Google Alerts is a simple way to monitor mentions of a keyword, company, competitor, product, or topic across Google News and the web. But when alerts only arrive by email, they can be difficult to organize, filter, summarize, or send to other tools.
With RSS.app, you can turn a Google Alert into a live RSS feed, combine multiple alerts, filter results, generate AI summaries, and send updates to Slack, Discord, Telegram, email, dashboards, and automation tools.
Step 1: Create or open a Google Alert
Go to Google Alerts and enter the topic you want to monitor.
You can create alerts for:
Your company name
Competitors
Industry keywords
Product names
Market trends
Executive names
News topics
Local events
If you already have a Google Alert, open it and click Edit.
Step 2: Change delivery to RSS Feed
1. In the Google Alert settings, find the Deliver to option.
2. Change the delivery method from email to RSS Feed.
3. Then click Update Alert.
After saving the alert, an RSS icon will appear next to it. Click the RSS icon and copy the Google Alert RSS feed URL.
Step 3: Add the Google Alert feed to RSS.app
1. Open RSS.app and paste the Google Alert RSS feed URL into the RSS Generator.
2. Click Generate.
RSS.app will create a feed from your Google Alert. You can view the original native feed, or use the RSS.app version, which displays articles in a more readable format with images, source names, and metadata.
This makes it easier to scan new stories as they appear instead of waiting for an email digest.
Step 4: Combine multiple Google Alerts
Most monitoring workflows use more than one alert. You may have one Google Alert for your brand, another for competitors, and another for industry trends.

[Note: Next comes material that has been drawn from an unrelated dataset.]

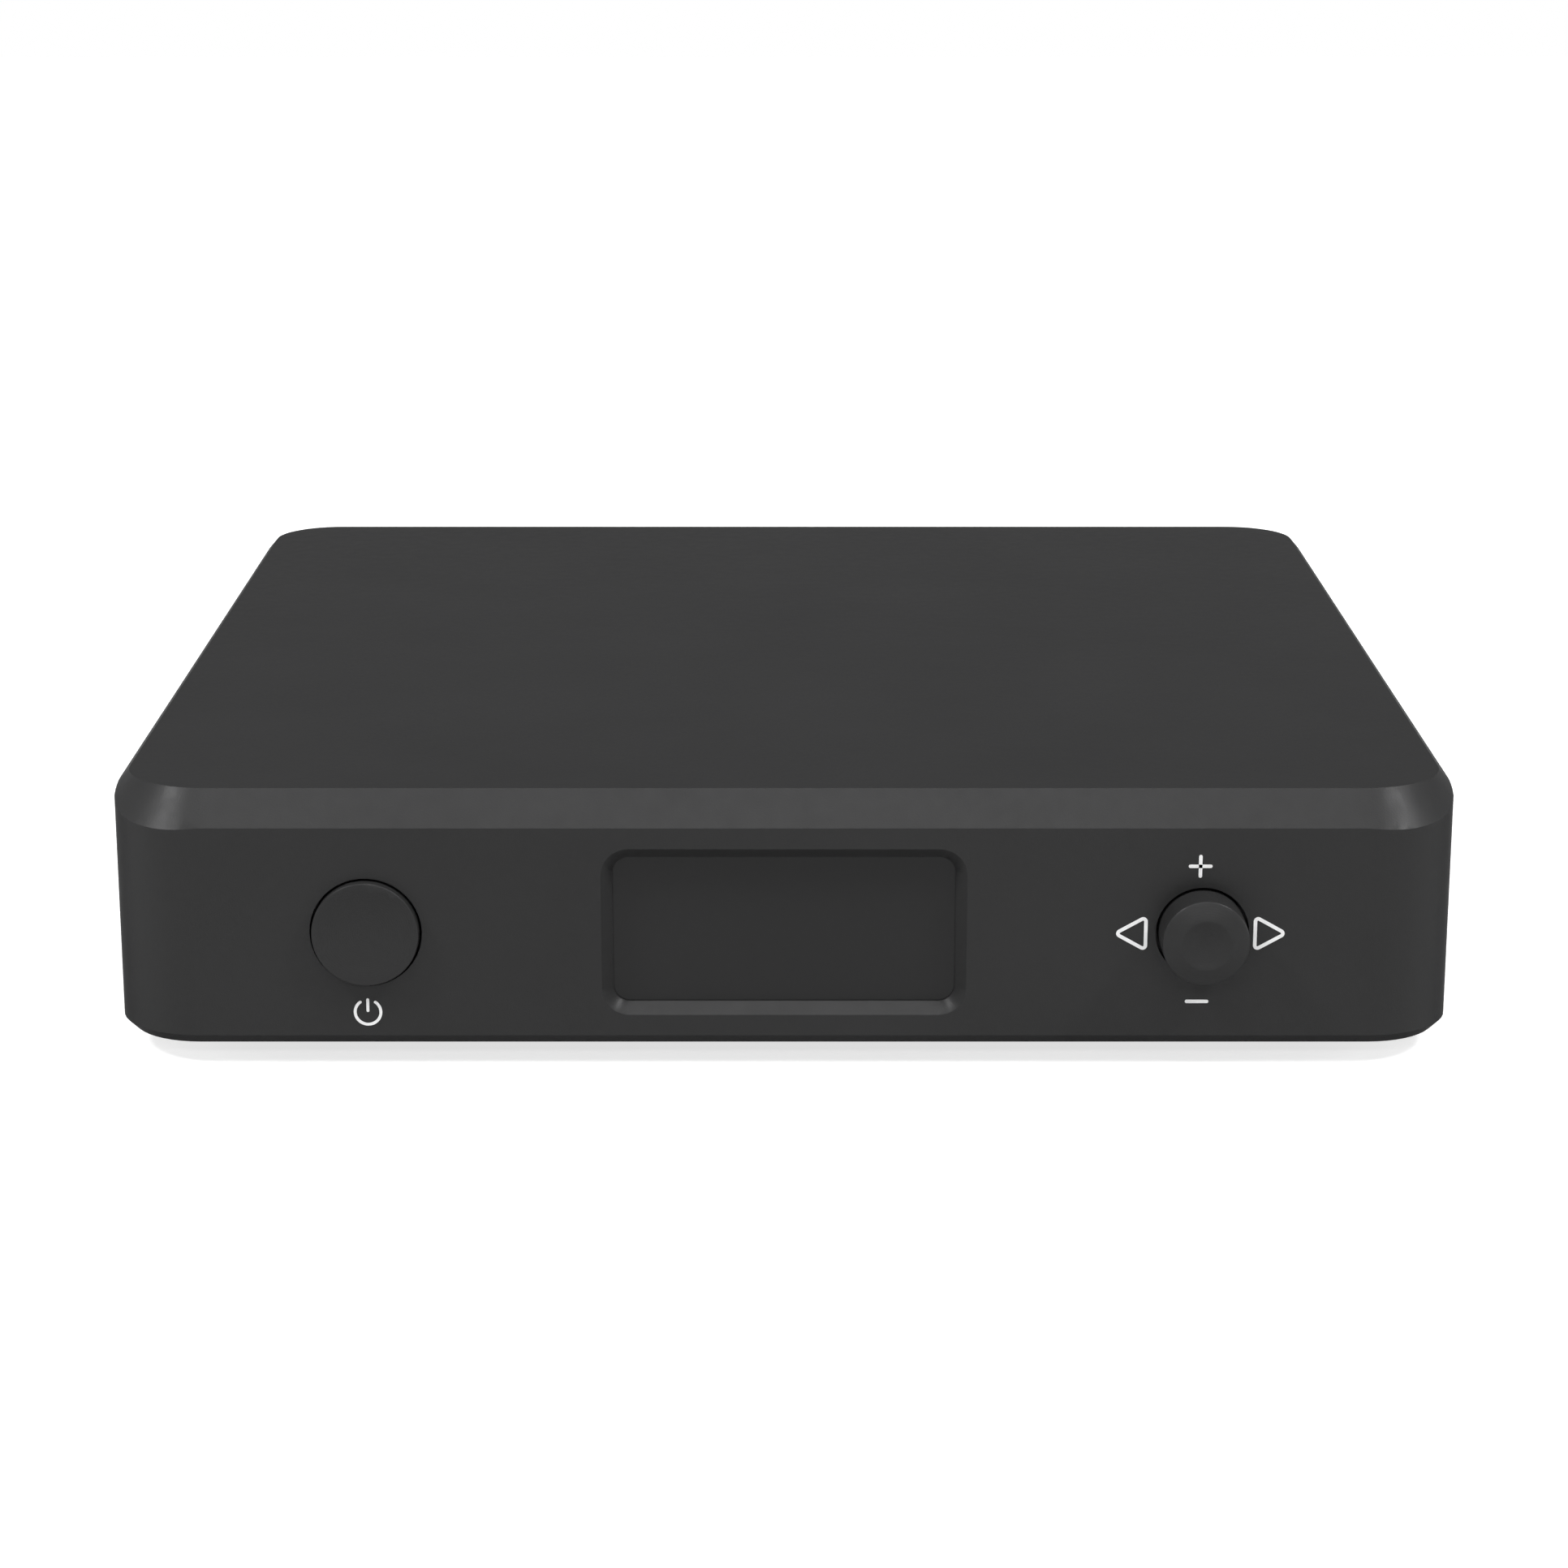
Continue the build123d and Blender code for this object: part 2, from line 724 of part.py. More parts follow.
def main_board_screws():
    length = board_top - plate_top - board_screw_end
    return [Pos(x, y, board_top)
            * screw(board_screw_radius, length, board_screw_head, board_screw_head_height, False)
            for x, y in standoff_places()]


link_z = board_top + link_rise
link_back = board_front_y + link_landing


def link_socket_front():
    start = front_board_y + board_thickness
    return block(around(0, link_width), (start, start + link_socket_depth),
                 around(link_z, link_socket_height))


def link_socket_main():
    return block(around(0, link_width), around(link_back, link_socket_height),
                 (board_top, board_top + link_socket_depth))


def link_cable():
    """The flat cable that joins the two boards, with one fold."""
    start = front_board_y + board_thickness + link_socket_depth
    width = around(0, link_width - link_socket_height)
    cable = block(width, (start, link_back + link_strip / 2), around(link_z, link_strip))
    return cable + block(width, around(link_back, link_strip),
                         (board_top + link_socket_depth, link_z + link_strip / 2))


def on_board(size, place):
    """A block of a given size standing on the main board, placed from the middle of the case."""
    x, y = place
    return block(around(x, size[0]), around(middle_y + y, size[1]), (board_top, board_top + size[2]))


def shield_can():
    can = on_board(shield_size, shield_place)
    inside = (shield_size[0] - 2 * shield_sheet, shield_size[1] - 2 * shield_sheet,
              shield_size[2] - shield_sheet)
    return can - on_board(inside, shield_place)


def power_inductors():
    pieces = []
    for place in inductor_places:
        coil = on_board(inductor_size, place)
        pieces.append(fillet(coil.edges().filter_by(Axis.Z), inductor_edge))
    return pieces


def supply_capacitors():
    pieces = []
    for column in range(capacitor_columns):
        for row in range(capacitor_rows):
            x = capacitor_place[0] + (column - (capacitor_columns - 1) / 2) * capacitor_pitch
            y = middle_y + capacitor_place[1] + row * capacitor_pitch
            can = rod_z(capacitor_radius, x, y, (board_top, board_top + capacitor_height))
            pieces.append(fillet(can.edges().group_by(Axis.Z)[-1], capacitor_edge))
    return pieces


# ---- rear sockets ----

def phono_housing(x):
    """The insulating body, its nose through the panel and the flange behind the panel's face."""
    body = block(around(x, phono_face), (panel_inner - phono_body_depth, panel_inner),
                 (board_top, socket_z + phono_body_rise))
    flange_end = panel_outer + phono_flange_thickness
    body += rod_y(phono_nose, x, socket_z, (panel_inner, flange_end))
    body += rod_y(phono_flange_radius, x, socket_z, (panel_outer, flange_end))
    body += rod_y(phono_inner, x, socket_z, (panel_inner, panel_outer + phono_floor))
    seat = (panel_inner - phono_seat, flange_end)
    groove = rod_y(phono_collar, x, socket_z, seat) - rod_y(phono_inner, x, socket_z, seat)
    pin = (panel_inner - phono_pin_tail, panel_outer + phono_floor)
    return body - groove - rod_y(phono_pin_outer, x, socket_z, pin)


def phono_barrel(x):
    span = (panel_inner - phono_seat, rear_y + socket_reach)
    barrel = rod_y(phono_outer, x, socket_z, span)
    barrel += rod_y(phono_collar, x, socket_z, (span[0], panel_outer + phono_flange_thickness))
    return barrel - rod_y(phono_inner, x, socket_z, span)


def phono_contact(x):
    mouth = rear_y + socket_reach - phono_pin_recess
    contact = rod_y(phono_pin_outer, x, socket_z, (panel_inner - phono_pin_tail, mouth))
    return contact - rod_y(phono_pin_inner, x, socket_z, (panel_outer, mouth))


jack_bush_end = panel_outer + jack_reach
jack_bush_start = jack_bush_end - jack_bush_length


def jack_spring_spans():
    """The Y span and the side of each contact spring, from the panel inwards."""
    spans = []
    start = jack_bush_start
    for side in jack_spring_sides:
        start -= jack_spring_step
        spans.append(((start, start + jack_spring_step - jack_spring_gap), side))
    return spans


def jack_body(x):
    start = panel_inner - jack_body_depth
    body = block(around(x, jack_face), (start, panel_inner), (board_top, socket_z + jack_body_rise))
    body -= rod_y(jack_bore, x, socket_z, (start + jack_end_wall, panel_inner))
    body -= rod_y(jack_bush_outer, x, socket_z, (jack_bush_start, panel_inner))
    for span, side in jack_spring_spans():
        body -= jack_strip(x, span, side, 0)
    return body


def jack_strip(x, span, side, inner):
    """A block beside the bore, from a radius out to the back of the contact springs."""
    outer = jack_bore + jack_spring_relief + jack_spring_thickness
    xs = sorted((x + side * inner, x + side * outer))
    return block(xs, span, around(socket_z, jack_spring_width))


def jack_springs(x):
    """Contact strips in slots at the side of the bore, just clear of the plug."""
    return [jack_strip(x, span, side, jack_bore + jack_spring_relief)
            for span, side in jack_spring_spans()]


def jack_bush(x):
    span = (jack_bush_start, jack_bush_end)
    return rod_y(jack_bush_outer, x, socket_z, span) - rod_y(jack_bore, x, socket_z, span)


def jack_nut(x):
    span = (panel_outer, panel_outer + jack_nut_thickness)
    face = Plane(origin=(x, span[0], socket_z), x_dir=(1, 0, 0), z_dir=(0, 1, 0))
    nut = extrude(face * RegularPolygon(jack_nut_radius, 6), jack_nut_thickness)
    return nut - rod_y(jack_bush_outer, x, socket_z, span)


def usb_shell(x):
    mouth = panel_outer + usb_reach
    outer = block(around(x, usb_face), (mouth - usb_depth, mouth), around(socket_z, usb_height))
    outer += block(around(x, usb_face), (mouth - usb_depth, panel_inner), (board_top, socket_z))
    inner = block(around(x, usb_face - 2 * usb_wall), (mouth - usb_depth + usb_wall, mouth),
                  around(socket_z, usb_height - 2 * usb_wall))
    return outer - inner


def usb_tongue(x):
    mouth = panel_outer + usb_reach
    start = mouth - usb_depth + usb_wall
    root = block(around(x, usb_face - 2 * usb_wall), (start, start + usb_tongue_root),
                 around(socket_z, usb_height - 2 * usb_wall))
    return root + block(around(x, usb_tongue_width), (start, mouth - usb_tongue_recess),
                        around(socket_z, usb_tongue_height))


optical_floor = panel_inner - optical_cavity
shutter_top = socket_z + optical_opening / 2 + optical_ceiling - shutter_gap
shutter_pin_z = shutter_top - shutter_pin_radius - shutter_gap
shutter_y = panel_inner - shutter_inset - shutter_pin_radius - shutter_gap
shutter_half = optical_opening / 2 - shutter_gap


def optical_socket(x):
    roof = socket_z + optical_opening / 2 + optical_ceiling + optical_roof
    body = block(around(x, optical_face), (panel_inner - optical_depth, panel_inner),
                 (board_top, roof))
    opening = around(x, optical_opening)
    low = socket_z - optical_opening / 2
    body -= block(opening, (optical_floor, panel_inner), (low, low + optical_opening))
    body -= block(opening, (optical_floor, panel_inner - shutter_inset), (low, roof - optical_roof))
    pin = shutter_pin_radius + shutter_pin_clearance
    body -= rod_x(pin, shutter_y, shutter_pin_z, around(x, optical_face))
    tail = (optical_floor - optical_emitter_tail, optical_floor)
    return body - rod_y(optical_emitter_radius, x, socket_z, tail)


def optical_shutter(x):
    """The sprung flap that closes the socket. It turns about its top edge, into the socket."""
    flap = block((x - shutter_half, x + shutter_half),
                 around(shutter_y, shutter_thickness),
                 (socket_z - optical_opening / 2 + shutter_gap, shutter_pin_z))
    flap += rod_x(shutter_pin_radius, shutter_y, shutter_pin_z,
                  around(x, optical_opening + 2 * shutter_pin_reach))
    return flap


def optical_emitter(x):
    span = (optical_floor - optical_emitter_tail, optical_floor + optical_emitter_length)
    return rod_y(optical_emitter_radius, x, socket_z, span)


def inlet_body(x):
    body = block(around(x, inlet_face), (panel_inner - inlet_depth, panel_inner),
                 (board_top, socket_z + inlet_rise))
    mouth = panel_outer + inlet_reach
    body += rod_y(inlet_bore + inlet_reach, x, socket_z, (panel_inner, mouth))
    body -= rod_y(inlet_bore, x, socket_z, (mouth - inlet_bore_depth, mouth))
    floor = mouth - inlet_bore_depth
    return body - rod_y(inlet_pin_root, x, socket_z, (floor - inlet_pin_tail, floor))


def inlet_pin(x):
    mouth = panel_outer + inlet_reach
    floor = mouth - inlet_bore_depth
    pin = rod_y(inlet_pin_root, x, socket_z, (floor - inlet_pin_tail, floor))
    return pin + rod_y(inlet_pin_radius, x, socket_z, (floor, floor + inlet_pin_length))


# ---- all nodes ----

save("top_shell", top_shell())
save("bottom_plate", bottom_plate())
save("bottom_screws", *[place * screw(plate_screw_radius, plate_screw_length, plate_screw_head, 0, True)
                        for place in plate_screw_places()])
save("rubber_feet", *feet())
save("rear_panel", rear_panel())
save("rear_panel_screws", *[place * screw(panel_screw_radius, panel_screw_length, panel_screw_head,
                                          0, True) for place in panel_screw_places()])
save("display_window", display_window())
save("window_gasket", window_gasket())
save("display_tray", display_tray())
save("display_screen", display_screen())
save("display_holder", display_holder())
save("display_ribbon", display_ribbon())
save("front_board", front_board())
save("front_board_screws", *front_board_screws())
save("power_button_cap", power_button_cap())
save("power_switch_plunger", power_switch_plunger())
save("power_switch_body", power_switch_body())
save("power_button_spring", power_button_spring())
save("joystick_cap", joystick_cap())
save("stick_stem", stick_stem())
save("stick_cradle", stick_cradle())
save("stick_ring", stick_ring())
save("stick_switch_body", stick_switch_body())
save("main_board", main_board())
save("board_standoffs", *board_standoffs())
save("main_board_screws", *main_board_screws())
save("link_socket_front", link_socket_front())
save("link_socket_main", link_socket_main())
save("link_cable", link_cable())
save("shield_can", shield_can())
save("dac_chip", on_board(dac_chip_size, shield_place))
save("usb_bridge_chip", on_board(bridge_chip_size, bridge_chip_place))
save("clock_oscillators", *[on_board(oscillator_size, place) for place in oscillator_places])
save("output_relays", *[on_board(relay_size, (x, relay_y)) for x in relay_xs])
save("power_inductors", *power_inductors())
save("supply_capacitors", *supply_capacitors())
for name in ("coax", "phono_right", "phono_left"):
    save(name + "_housing", phono_housing(sockets[name]))
    save(name + "_barrel", phono_barrel(sockets[name]))
    save(name + "_contact", phono_contact(sockets[name]))
for name in ("jack_right", "jack_left"):
    save(name + "_body", jack_body(sockets[name]))
    save(name + "_bush", jack_bush(sockets[name]))
    save(name + "_nut", jack_nut(sockets[name]))
    save(name + "_springs", *jack_springs(sockets[name]))
save("usb_shell", usb_shell(sockets["usb"]))
save("usb_tongue", usb_tongue(sockets["usb"]))
save("optical_socket", optical_socket(sockets["optical"]))
save("optical_shutter", optical_shutter(sockets["optical"]))
save("optical_emitter", optical_emitter(sockets["optical"]))
save("power_inlet_body", inlet_body(sockets["inlet"]))
save("power_inlet_pin", inlet_pin(sockets["inlet"]))
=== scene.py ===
import json
import math

import bmesh
import bpy
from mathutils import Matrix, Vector
from mathutils.bvhtree import BVHTree


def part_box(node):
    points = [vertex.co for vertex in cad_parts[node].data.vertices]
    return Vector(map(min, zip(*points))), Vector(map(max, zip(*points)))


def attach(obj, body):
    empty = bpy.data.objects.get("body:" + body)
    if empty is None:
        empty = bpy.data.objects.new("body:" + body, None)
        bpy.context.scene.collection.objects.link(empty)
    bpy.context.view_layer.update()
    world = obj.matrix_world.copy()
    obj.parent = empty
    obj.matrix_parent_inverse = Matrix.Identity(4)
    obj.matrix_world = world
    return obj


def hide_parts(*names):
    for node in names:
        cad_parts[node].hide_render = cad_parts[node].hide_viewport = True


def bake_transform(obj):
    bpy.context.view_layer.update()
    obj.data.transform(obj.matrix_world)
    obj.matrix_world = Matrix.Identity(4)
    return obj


bl_info = {
    "name": "Desktop DAC",
    "version": (1, 0, 0),
    "blender": (4, 5, 0),
    "location": "3D Viewport > Sidebar > DAC",
    "description": "Finishes and details of a desktop digital to analogue converter",
    "category": "Object",
}

FINISH_END = "_finish"    # keeps the finishes' names apart from the frame's own materials
MM = 0.001
FLAT = 0.4                # degrees: faces that differ by less are made one
SHARP = 28.0              # degrees: edges under this are shaded smooth
SHARP_GROWN = 30.0        # the same for pieces that a tree makes
SHARP_COIL = 40.0         # the same for the return spring
NOISE_LOW, NOISE_HIGH = 0.3, 0.7    # most of a noise texture's values lie between these

# The packed model is the fixed frame that the places below are read from.
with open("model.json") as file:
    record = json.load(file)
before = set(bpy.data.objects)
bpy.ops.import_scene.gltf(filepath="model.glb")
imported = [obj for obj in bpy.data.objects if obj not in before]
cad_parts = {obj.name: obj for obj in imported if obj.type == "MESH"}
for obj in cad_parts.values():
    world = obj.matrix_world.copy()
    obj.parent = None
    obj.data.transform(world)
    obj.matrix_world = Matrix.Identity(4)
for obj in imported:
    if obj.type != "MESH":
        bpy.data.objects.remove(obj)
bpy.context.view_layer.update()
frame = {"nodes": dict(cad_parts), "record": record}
SHELL_LOW, SHELL_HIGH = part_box("top_shell")
FRONT_Y = SHELL_LOW.y
REAR_Y = SHELL_HIGH.y
TOP_Z = SHELL_HIGH.z


def middle_of(node):
    """The middle of a CAD node's box."""
    low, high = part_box(node)
    return (low + high) / 2


BUTTON = middle_of("power_button_cap")
STICK = middle_of("joystick_cap")
STICK.z = BUTTON.z


def linked(name, data):
    """A new object in the scene."""
    piece = bpy.data.objects.new(name, data)
    bpy.context.scene.collection.objects.link(piece)
    return piece


# ---- sizes and colours that a user may change ----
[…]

With Bundles, you can combine multiple Google Alert RSS feeds into one stream.
1. Open Bundles in RSS.app.
2. Add your Google Alert feeds.
3. Name the bundle.
4. Save it.
Now, instead of checking several email threads or separate feeds, you can monitor everything from one place.
Step 5: Filter your Google Alert results
Not every alert result is useful. RSS.app filters help you control what appears in your feed.
You can use filters to:
Hide irrelevant topics
Keep only the most relevant results
For more control, Advanced Rules let you customize the feed before it reaches your workflow. You can add custom text, replace URLs, remove unwanted content, or adjust feed items.
Google Alerts tells you when something matches your keyword. RSS.app helps you decide what should actually get through.
Step 6: Summarize Google Alert articles with AI Brief
Instead of opening every article manually, you can use AI Brief to summarize the latest stories in your feed.
AI Brief can turn your Google Alert feed into:
A short news summary
A brand monitoring brief
A competitor update
A market research summary
A daily news briefing
An article analysis report
This helps you quickly understand what happened, why it matters, and which stories need attention.
Step 7: Send your Google Alert updates anywhere
After your Google Alert is connected to RSS.app, you can decide what happens when a new article appears.
You can send updates to:
Zapier
Make
n8n
Internal dashboards
That’s it! Your Google Alert is now a live, filterable, automated feed in RSS.app.
Instead of stopping at your inbox, RSS.app lets you organize, filter, summarize, and route Google Alert updates wherever your team works.